Ericsson also announced the establishment of a Unified Delivery Network (UDN) with global service providers to launch a new ubiquitous content delivery ecosystem. The UDN is supported by service providers including Hutchison, Telstra, AIS and Vodafone, and by leading content providers. The UDN aggregates regional service provider capabilities on a global scale, and allows consumers to benefit from enhanced quality video experiences through seamless delivery.

Vestberg underlined that many of these announcements are based on industry partnerships, since no single company is capable of capturing every opportunity by itself in an increasingly complex ICT landscape. This year, more than 50 partners have joined Ericsson at MWC at various levels.

Update on Cisco Partnership

One high-profile example is Ericsson's next-generation strategic partnership with Cisco to create the networks of the future. Vestberg was joined on stage by Rima Qureshi, chief strategy officer, Ericsson, and Hilton Romanski, chief strategy officer, Cisco, to present the latest updates on the partnership.

With a joint and complete end-to-end offering, global market presence, unparalleled market position and strong cultural fit, the partnership was developed to create the networks of the future - and through this, shape the direction of the industry. Since the partnership was announced in November 2015, close to 200 customer engagements have resulted in multiple customer wins.

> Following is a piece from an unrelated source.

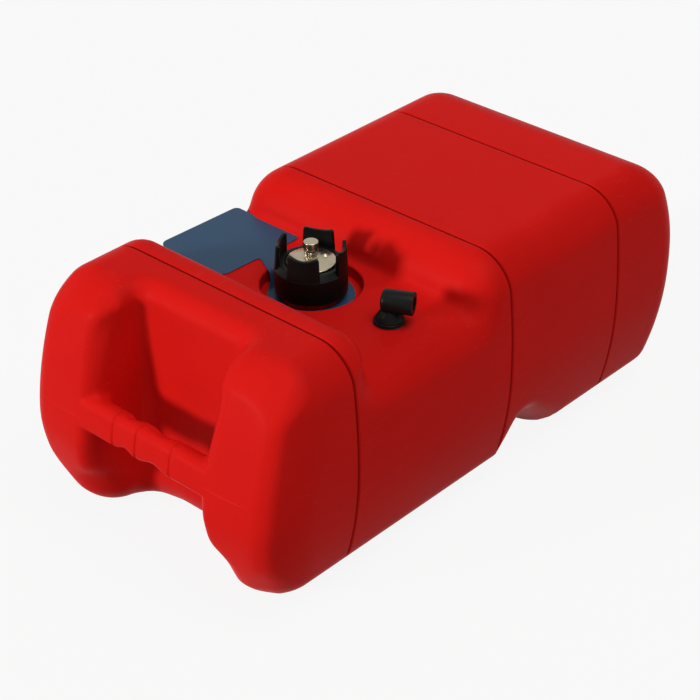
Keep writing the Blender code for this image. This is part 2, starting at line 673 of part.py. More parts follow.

Ericsson also introduced the Ericsson Dynamic Service Manager, a new product for real-time management of network services via multiple technology and vendor domains. The result of a joint collaboration and encompassing intellectual property from the two companies, the Dynamic Service Manager will initially focus on multi-vendor mobile backhaul, IP core, and enterprise VPNs. It brings together Ericsson's leadership in OSS and Cisco's expertise in IP and optical for the cost-effective management of complex network services. General availability of this product is expected in second half of 2016.